On the day after the Elliot Rodger Massacre, the media, and its audiences try to grapple with what he had done. People struggled over the theories, the questions, and the constant repeat of information. There’s been a struggle to find logic as they read over his manifesto, questioned the police, and mental healthcare officials. Politicians moved in to push related bills into place, such as healthcare and gun control.
It’s barely been twenty-four hours, and officials and the media came down to one conclusion: Since there is no “logical” reason for his murders, he was simply mentally ill. I feel a strong anger towards this, and exhaustion–a similar occurrence happened just a year and a half ago at a movie theatre. Just like that, all was excused because of mental illness.

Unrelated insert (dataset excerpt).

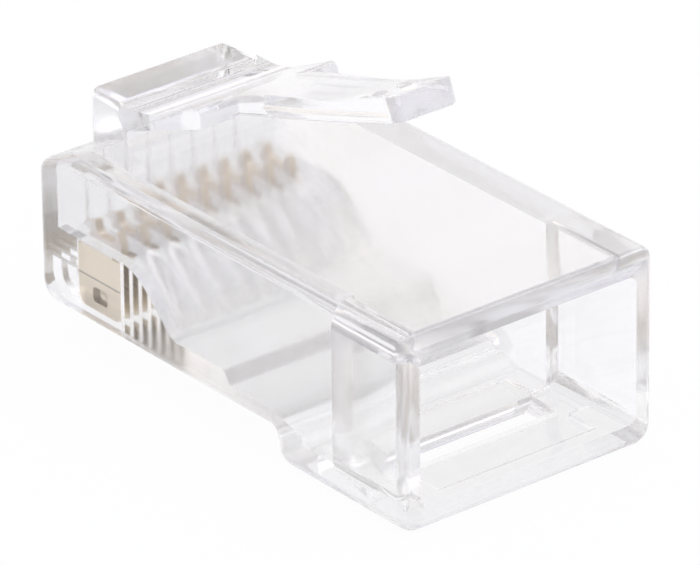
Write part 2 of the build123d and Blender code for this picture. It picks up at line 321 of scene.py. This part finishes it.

The massacre was obviously premeditated. I will spare the linkage of his video. Even though there were warning signs, Mr. Rodger was able to present a picture of normalcy and gentile when officials settled to question him months before his murders. I have to point out that health officials are health officials for a reason: They retained their rank from an expertise that they honed in for most of their lives. They took the situation seriously, and knew what questions to ask, and what small details to look for in someone mentally unhinged.
Rodgers was a normal human being with growing a hatred for a group of people. A privileged human being who was pathetic and arrogant. And like all humans with privilege… He threw a tantrum.
It would make many more uneasy at the idea of a sane person killing others. Society tries to implant that only crazy people kill, only crazy people hate minorities. It’s a continuous problem of stigmatizing mental health. While I do agree that there needs to be more focus on healthcare, I don’t agree with making Elliot a poster child of “what happens when crazy people are allowed to run around unmediated.” It adds to the stigma that anyone with any sort of disorder is dangerous, whether it be ADHD, depression, bipolar, or schizophrenia. These stigmas openly bar a person with a mental illness from having opportunities to have healthy relationships and jobs. It places them in an ever-continuing vicious cycle.
Years after Columbine, it was revealed that the two shooters were not who they actually were on tv– they were the very reverse of what was revealed in the days after. The media portrayed introverted, bullied nerds–nice kids pushed over to the edge by their peers.
Friends of mine remembered the days in high school when teachers would zero in on them, treating them as a threat and as loose cannons, when all they needed was therapy to learn how to appreciate themselves. They were not harmful to the school or any of the students. Being treated as a threat only encouraged self-hatred that took years to work out. The media and everyone around them encouraged a stigma that made more sense than the actual picture.
Elliot Rodger did not have a mental disorder, as with many other men that were reported the same. His manifesto targeted a specific group of people to vent his anger. He was unable to connect with other human beings. He had an inflated belief that his access to certain groups was a right. He poured hatred over a constantly targeted group throughout our history. Rodgers was simply a terrorist and a murderer.
A kid who threw a tantrum because he couldn’t get everything he wanted. That’s not a mental disorder.
This begs to question what we are encouraging in our own society. If it’s a repeated pattern of violence, it is not just an individual, but something inherently unhinged in our own society.